New York • Starbucks is using its coffee cups to jump into the political fray in Washington.

In a campaign that runs through Friday, the world's biggest coffee chain has asked employees at cafes in the Washington, D.C., area to scribble the words "Come Together" on cups for drink orders. CEO Howard Schultz said the words are intended as a message to lawmakers about the damage being caused by the stalled, divisive negotiations over the so-called fiscal cliff.

It's the first time employees at Starbucks cafes are being asked to write anything other than customers' names on cups.

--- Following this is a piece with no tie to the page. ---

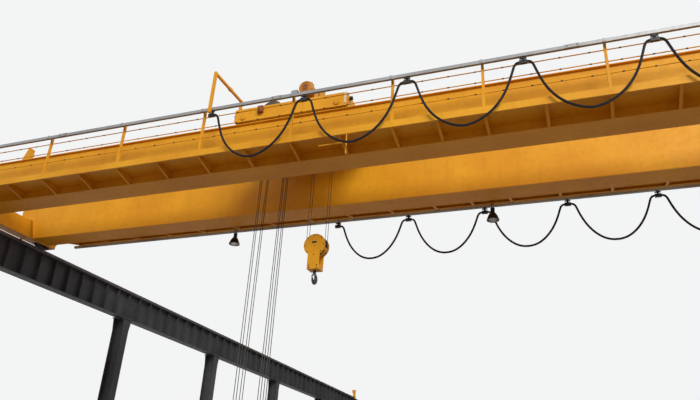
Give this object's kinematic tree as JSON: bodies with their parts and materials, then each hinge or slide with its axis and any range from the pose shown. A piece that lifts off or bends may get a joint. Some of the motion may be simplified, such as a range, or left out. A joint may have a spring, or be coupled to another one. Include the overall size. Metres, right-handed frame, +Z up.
{
  "type": "overhead bridge crane on a runway",
  "caption": "Double girder overhead travelling crane with a two-hook trolley, walkways and cable festoons, on a free-standing steel runway.",
  "frame": {"origin": "middle of the runway on the floor, halfway between the two crane rails", "axes": "+X along the girders, +Y along the runway, +Z up"},
  "size_m": [23.36, 36.56, 10.3568],
  "materials": {
    "crane_yellow_paint": "satin",
    "runway_grey_paint": "satin",
    "worn_steel": "satin",
    "dark_steel": "matte",
    "track_zinc": "matte",
    "motor_paint": "satin",
    "lamp_black": "satin",
    "bar_copper": "matte",
    "wire_rope": "matte",
    "cable_black": "matte"
  },
  "bodies": {
    "runway": {"left_columns": "runway_grey_paint", "right_columns": "runway_grey_paint", "left_runway_beam": "runway_grey_paint", "right_runway_beam": "runway_grey_paint", "left_crane_rail": "worn_steel", "right_crane_rail": "worn_steel", "runway_end_stops": "crane_yellow_paint", "conductor_bars": "bar_copper"},
    "bridge": {"near_girder": "crane_yellow_paint", "far_girder": "crane_yellow_paint", "left_end_carriage": "crane_yellow_paint", "right_end_carriage": "crane_yellow_paint", "trolley_rails": "worn_steel", "near_walkway": "crane_yellow_paint", "far_walkway": "crane_yellow_paint", "near_railing": "crane_yellow_paint", "far_railing": "crane_yellow_paint", "near_festoon_track": "track_zinc", "far_festoon_track": "track_zinc", "left_travel_drive": "motor_paint", "right_travel_drive": "motor_paint", "collector_bracket": "dark_steel", "bridge_lamps": "lamp_black"},
    "near_bridge_wheels": {"left_near_wheel": "dark_steel", "right_near_wheel": "dark_steel"},
    "far_bridge_wheels": {"left_far_wheel": "dark_steel", "right_far_wheel": "dark_steel"},
    "trolley": {"trolley_frame": "crane_yellow_paint", "main_hoist_drive": "motor_paint", "aux_hoist_drive": "motor_paint", "trolley_drive": "motor_paint", "near_tow_arm": "crane_yellow_paint", "far_tow_arm": "crane_yellow_paint", "upper_sheaves": "dark_steel", "main_ropes": "wire_rope", "aux_ropes": "wire_rope"},
    "idle_wheels": {"idle_wheels": "dark_steel"},
    "drive_wheels": {"drive_wheels": "dark_steel"},
    "main_drum": {"main_drum": "motor_paint"},
    "aux_drum": {"aux_drum": "motor_paint"},
    "main_block": {"main_hook_block": "crane_yellow_paint", "main_sheaves": "dark_steel"},
    "main_hook": {"main_hook": "dark_steel"},
    "aux_block": {"aux_hook_block": "crane_yellow_paint", "aux_sheaves": "dark_steel"},
    "aux_hook": {"aux_hook": "dark_steel"},
    "festoon_1": {"festoon_carriers_1": "dark_steel", "festoon_loops_1": "cable_black"},
    "festoon_2": {"festoon_carriers_2": "dark_steel", "festoon_loops_2": "cable_black"},
    "festoon_3": {"festoon_carriers_3": "dark_steel", "festoon_loops_3": "cable_black"},
    "festoon_4": {"festoon_carriers_4": "dark_steel", "festoon_loops_4": "cable_black"},
    "festoon_5": {"festoon_carriers_5": "dark_steel", "festoon_loops_5": "cable_black"},
    "festoon_6": {"festoon_carriers_6": "dark_steel", "festoon_loops_6": "cable_black"}
  },
  "joints": [
    {"name": "bridge_travel", "type": "slide", "parent": "runway", "child": "bridge", "axis": [0, 1, 0], "range_m": [-3.8, 27.4]},
    {"name": "near_wheel_spin", "type": "hinge", "parent": "bridge", "child": "near_bridge_wheels", "pos_m": [0, -13.4, 8.25], "axis": [1, 0, 0], "range_deg": [-6290, 880]},
    {"name": "far_wheel_spin", "type": "hinge", "parent": "bridge", "child": "far_bridge_wheels", "pos_m": [0, -10.2, 8.25], "axis": [1, 0, 0], "range_deg": [-6290, 880]},
    {"name": "trolley_travel", "type": "slide", "parent": "bridge", "child": "trolley", "axis": [1, 0, 0], "range_m": [-5.9, 9.6]},
    {"name": "idle_wheel_spin", "type": "hinge", "parent": "trolley", "child": "idle_wheels", "pos_m": [-2.89, -11.8, 9.482], "axis": [0, 1, 0], "range_deg": [-1940, 3150]},
    {"name": "drive_wheel_spin", "type": "hinge", "parent": "trolley", "child": "drive_wheels", "pos_m": [-0.55, -11.8, 9.482], "axis": [0, 1, 0], "range_deg": [-1940, 3150]},
    {"name": "main_hoist", "type": "slide", "parent": "trolley", "child": "main_block", "axis": [0, 0, 1], "range_m": [-1.4, 5.6], "deforming": ["main_ropes"]},
    {"name": "main_drum_spin", "type": "hinge", "parent": "trolley", "child": "main_drum", "pos_m": [-2.58, -11.8, 10.052], "axis": [0, 1, 0], "range_deg": [-1200, 4650]},
    {"name": "main_hook_swivel", "type": "hinge", "parent": "main_block", "child": "main_hook", "pos_m": [-2.58, -11.8, 2.04], "axis": [0, 0, 1], "continuous": true},
    {"name": "aux_hoist", "type": "slide", "parent": "trolley", "child": "aux_block", "axis": [0, 0, 1], "range_m": [-5.6, 1.9], "deforming": ["aux_ropes"]},
    {"name": "aux_drum_spin", "type": "hinge", "parent": "trolley", "child": "aux_drum", "pos_m": [-1.34, -11.8, 9.982], "axis": [0, 1, 0], "range_deg": [-2900, 1000]},
    {"name": "aux_hook_swivel", "type": "hinge", "parent": "aux_block", "child": "aux_hook", "pos_m": [-1.34, -11.8, 6.05], "axis": [0, 0, 1], "continuous": true},
    {"name": "festoon_6_slide", "type": "slide", "parent": "bridge", "child": "festoon_6", "axis": [1, 0, 0], "range_m": [-1, 1.62], "deforming": ["festoon_loops_6"]},
    {"name": "festoon_5_slide", "type": "slide", "parent": "festoon_6", "child": "festoon_5", "axis": [1, 0, 0], "range_m": [-1, 1.62], "deforming": ["festoon_loops_5"]},
    {"name": "festoon_4_slide", "type": "slide", "parent": "festoon_5", "child": "festoon_4", "axis": [1, 0, 0], "range_m": [-1, 1.62], "deforming": ["festoon_loops_4"]},
    {"name": "festoon_3_slide", "type": "slide", "parent": "festoon_4", "child": "festoon_3", "axis": [1, 0, 0], "range_m": [-1, 1.62], "deforming": ["festoon_loops_3"]},
    {"name": "festoon_2_slide", "type": "slide", "parent": "festoon_3", "child": "festoon_2", "axis": [1, 0, 0], "range_m": [-1, 1.62], "deforming": ["festoon_loops_2"]},
    {"name": "festoon_1_slide", "type": "slide", "parent": "festoon_2", "child": "festoon_1", "axis": [1, 0, 0], "range_m": [-1, 1.62], "deforming": ["festoon_loops_1"]}
  ],
  "couplings": [
    {"joint": "near_wheel_spin", "follows": "bridge_travel", "rad_per_m": -4},
    {"joint": "far_wheel_spin", "follows": "bridge_travel", "rad_per_m": -4},
    {"joint": "idle_wheel_spin", "follows": "trolley_travel", "rad_per_m": 5.7143},
    {"joint": "drive_wheel_spin", "follows": "trolley_travel", "rad_per_m": 5.7143},
    {"joint": "main_drum_spin", "follows": "main_hoist", "rad_per_m": 14.286},
    {"joint": "aux_drum_spin", "follows": "aux_hoist", "rad_per_m": 8.8889},
    {"joint": "festoon_6_slide", "follows": "trolley_travel", "ratio": 0.16667},
    {"joint": "festoon_5_slide", "follows": "trolley_travel", "ratio": 0.16667},
    {"joint": "festoon_4_slide", "follows": "trolley_travel", "ratio": 0.16667},
    {"joint": "festoon_3_slide", "follows": "trolley_travel", "ratio": 0.16667},
    {"joint": "festoon_2_slide", "follows": "trolley_travel", "ratio": 0.16667},
    {"joint": "festoon_1_slide", "follows": "trolley_travel", "ratio": 0.16667}
  ]
}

Although companies generally steer clear of politics to avoid alienating customers, the plea to "Come Together" is a sentiment unlikely to cause controversy. If anything, Starbucks could score points with customers and burnish its image as a socially conscious company.

This isn't the first time the coffee chain is using its platform to send a political message. In the summer of 2011, Schultz also asked other CEOs and the public to stop making campaign contributions until politicians found a way to deal with a crisis over the debt ceiling that led to a downgrade in the country's credit rating.

For the latest push, Starbucks is taking out an ad in the Washington Post on Thursday showing a cup with the words "Come Together" on it.

The "fiscal cliff" refers to the steep tax hikes and spending cuts set to take effect Jan. 1, unless the White House and Congress reach an agreement to avoid them.

As for whether customers will be confused by the "Come Together" message or understand that it's related to the fiscal cliff, Schultz said in an interview that there's wide public awareness about the negotiations and that Starbucks will use social media to explain the effort. He said test runs at select stores showed operations wouldn't be slowed.

Schultz said the message is a way to underscore the damage being done to the "consumer psyche and behavior" by the talks. As for the negotiations, Schultz isn't taking any sides on the issues of tax increases or spending cuts.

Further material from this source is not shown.